Aim of the exercise: Include in the output exactly the lines from the opening of the data through the line containing "pin_chamfer = 0.12", and nothing more.

Raw data:
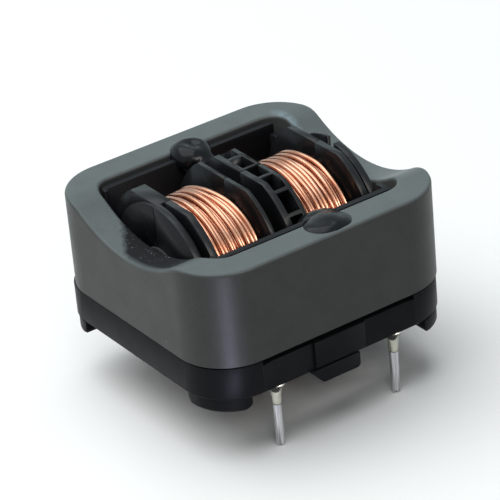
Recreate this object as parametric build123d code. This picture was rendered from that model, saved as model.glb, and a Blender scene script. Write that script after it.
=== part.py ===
from build123d import *
import os
from math import atan2, cos, sin, sqrt

# Through-hole common mode choke: a one-piece ferrite ring with a round centre leg, a split
# bobbin clamped round the leg, two windings, and a moulded base with four pins.
# Millimetres. X runs along the centre leg, Z is up, and the origin lies midway between the
# four pins, level with their tips.

# ---- driving dimensions ----

# pins
pin_spacing_x = 12.5
pin_setback = 1.2             # pin axes from the core's long faces
pin_diameter = 0.8
pin_reach = 4.9               # free length below the feet
pin_embed = 2.4               # length held in the base
pin_root_flare = 0.05         # widening of the root, from the solder up
pin_chamfer = 0.12

# ferrite core
core_length = 26.0
core_width = 24.9
core_height = 8.95
core_wall = 3.0
core_corner_radius = 4.9
core_edge_radius = 0.3
leg_diameter = 6.0
leg_axis_height = 3.1         # above the core's underside
saddle_depth = 2.4
saddle_radius = 14.0
saddle_blend_radius = 4.0

# base moulding
base_depth = 3.35             # underside of the frame to the core
base_inset = 0.1              # behind the core's outline all round
base_rear_corner_radius = 4.1
base_edge_radius = 0.25
shadow_gap = 0.18             # step under the core's outer edge
shadow_gap_inset = 0.5
side_gap = 0.65               # deeper step between the corner blocks on the two long sides
side_gap_inset = 1.3
corner_block_length = 4.9     # from the end of the base to the end of a corner block
corner_ramp = 0.8
panel_recess = 0.2            # of the side panels, on each side of the middle one
middle_panel_width = 5.3
foot_height = 1.4
foot_wall = 2.6
long_foot_inset = 0.45        # front left and rear right feet
long_foot_x = 3.9             # from the end of the base
long_foot_y = 5.15
short_foot_inset = 0.12       # front right and rear left feet
short_foot_x = 3.7
short_foot_y = 4.05
foot_edge_radius = 0.22
middle_foot_start = 3.2
middle_foot_end = 1.95
middle_foot_ramp = 1.2
middle_foot_depth = 2.0
middle_foot_corner = 0.4
liner_thickness = 0.6
liner_clearance = 0.5         # to the core's long walls
liner_drop = 0.35             # below the top of the core
liner_left_gap = 0.5          # turned-in ends to the core's end walls
liner_right_gap = 1.15
liner_left_return = 0.4
liner_right_return = 0.5
liner_left_corner = 0.8
liner_right_corner = 0.4
liner_left_reach = 1.0        # how far the ends turn in
liner_right_reach = 1.6
liner_hook_drop = 0.9         # rear right end, below the rest
disc_slot_clearance = 0.2

# split bobbin
bore_clearance = 0.15
barrel_wall = 0.75
split_offset = 0.3
split_gap = 0.1
flange_rise = 1.15            # flats above the core's top
flange_clearance = 0.15       # rear flanges to the liner
flange_step = 0.6             # front flanges, smaller than the rear ones
disc_clearance = 0.6          # end discs to the core's end walls
left_coil_start = 2.1         # inner ends of the two winding spaces
right_coil_start = 1.9
middle_flange_thickness = 0.4
end_flange_thickness = 0.65
end_groove = 0.5
end_disc_thickness = 0.65
rear_disc_thickness = 0.3
front_disc_relief = 1.2
key_floor = 2.0               # lower edge of the rear half's end key, above the axis
gear_web = 0.6
gear_web_offset = -0.1
gear_teeth = 20
tooth_width = 0.35
tooth_depth = 1.8
tooth_phase = -4             # first tooth, from upright towards the front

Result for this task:
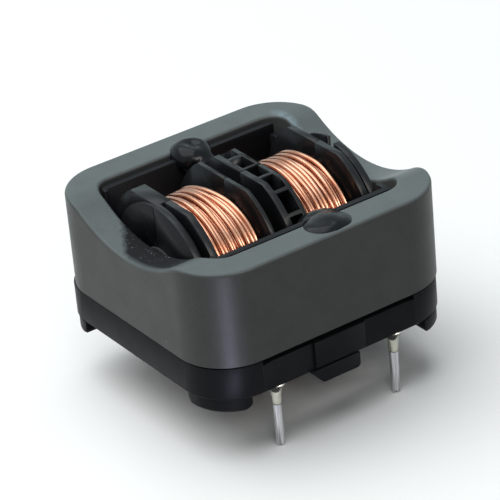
Recreate this object as parametric build123d code. This picture was rendered from that model, saved as model.glb, and a Blender scene script. Write that script after it.
=== part.py ===
from build123d import *
import os
from math import atan2, cos, sin, sqrt

# Through-hole common mode choke: a one-piece ferrite ring with a round centre leg, a split
# bobbin clamped round the leg, two windings, and a moulded base with four pins.
# Millimetres. X runs along the centre leg, Z is up, and the origin lies midway between the
# four pins, level with their tips.

# ---- driving dimensions ----

# pins
pin_spacing_x = 12.5
pin_setback = 1.2             # pin axes from the core's long faces
pin_diameter = 0.8
pin_reach = 4.9               # free length below the feet
pin_embed = 2.4               # length held in the base
pin_root_flare = 0.05         # widening of the root, from the solder up
pin_chamfer = 0.12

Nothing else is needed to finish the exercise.